The Ministry of Defence - and only the Ministry of Defence - continues to deny any such deal was agreed. In reality, the “accommodation” reached with Basra's Shia militias fatally mistook a murderous insurgency for mere criminal gangs. It dismayed both US and Iraqi commanders when they learnt of it and did serious long-term damage to the British Forces' reputation in Baghdad as well as southern Iraq.
Iraq's Prime Minister appears to have decided that, at a critical juncture, British Forces put their own security ahead of Basra's. Historians may agree. But it would be a shameful waste of blood and treasure to decide because of this that Britain's military mission in Iraq was suddenly over.
Iraq's 14th division is simply not ready to guarantee the city's security on its own.

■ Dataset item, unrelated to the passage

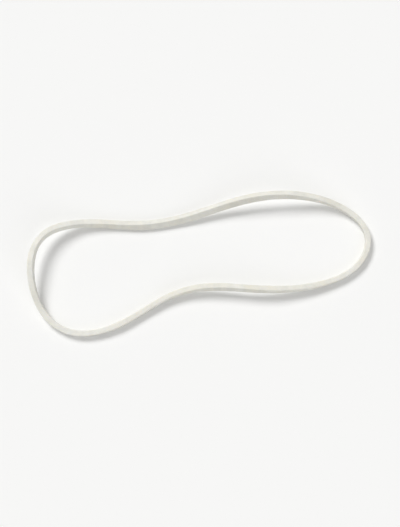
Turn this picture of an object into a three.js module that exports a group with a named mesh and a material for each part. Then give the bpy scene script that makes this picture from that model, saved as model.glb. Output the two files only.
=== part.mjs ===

It still needs the British training and support that has brought it to its current strength, and Britain will continue to need a logistics base in southern Iraq in order to provide it.
The work of British Special Forces in central Iraq is even more significant, if less well known. As General David Petraeus has attested, the SAS has proved a crucial partner for the US Delta Force in its astonishingly successful bid to drive al-Qaeda from Baghdad.
Mr al-Maliki is not, in practice, demanding a precipitate British pullout. But Britain must heed his call for a swift resumption of talks to produce a new status of forces agreement that would define clearly how many British Forces are needed in Iraq, and what they should be doing. In these talks, only one thing matters, and it is not British honour or Iraqi self-esteem. It is Iraq's security.